L’agitazione è iniziata il 14 maggio nella più grande fabbrica di auto del Paese, la Oyak-Renault di Bursa e s’è poi estesa al vicino sito della Tofas, dove si producono le Fiat, e alla Ford Otosan, un joint venture tra la Ford e la Koch Holding che produce in due siti a Kocaeli, dove le catene di montaggio hanno ripreso a funzionare ieri pomeriggio, sempre stando sempre alle direzioni aziendali. 

Già alla fine del 2014 i lavoratori dello stabilimento di un’altra multinazionale straniera, la Bosch, attraverso varie iniziative e scioperi, e dopo un duro scontro con la direzione del sindacato Turk Metal, sono riusciti a strappare all’azienda salari più alti rispetto a quelli previsti dall’ultimo contratto nazionale dei metalmeccanici.

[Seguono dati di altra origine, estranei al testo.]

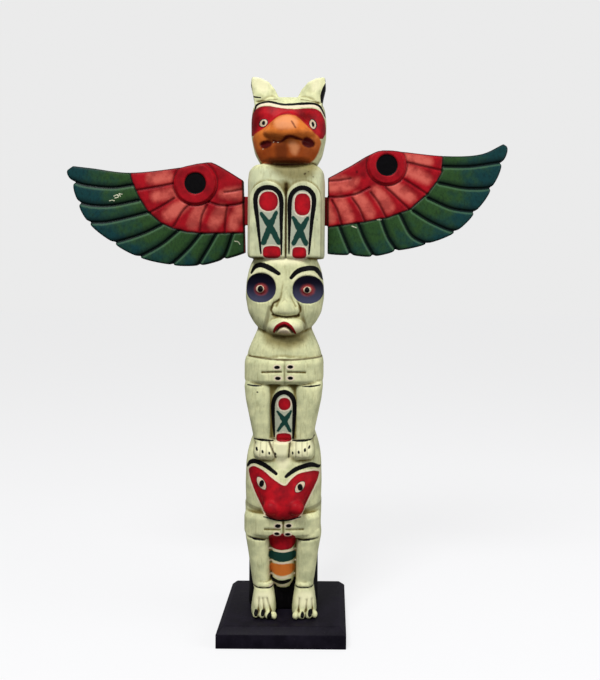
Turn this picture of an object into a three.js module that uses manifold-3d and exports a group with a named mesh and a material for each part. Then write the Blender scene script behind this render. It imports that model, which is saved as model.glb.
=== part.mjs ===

In Turchia il salario minimo corrisponde a circa 424 euro al mese. Un operaio dell’industria dell’auto guadagna mediamente circa 600 euro mensili, ma solo perché é costretto a lavorare quasi 50 ore a settimana.
Lo scorso 5 maggio migliaia di lavoratori di varie imprese automobilistiche e di altri settori si sono riuniti per dimettersi pubblicamente e collettivamente dal sindacato Türk metal e per tutta risposta alcuni di loro sono stati aggrediti con bastoni e spranghe di ferro da un gruppo di mazzieri assoldati dalle aziende o dal sindacato giallo. 
A quel punto la mobilitazione è proseguita attraverso la costruzione di una rete esterna al sindacato ufficiale, di un’iniziativa denominata Solidarietà dei Lavoratori Metalmeccanici e l’elezione di un Consiglio interfabbrica. Una organizzazione parallela necessaria dopo che lo scorso 29 gennaio il governo turco, guidato dal partito liberal-islamista Akp, aveva impedito con un decreto lo sciopero del settore metalmeccanico indetto da un’altra sigla sindacale più conflittuale.

Nei giorni scorsi 47 lavoratori, ritenuti leader e coordinatori dello sciopero, sono stati denunciati dal tribunale di Bursa con l’accusa di aver indetto uno sciopero illegale.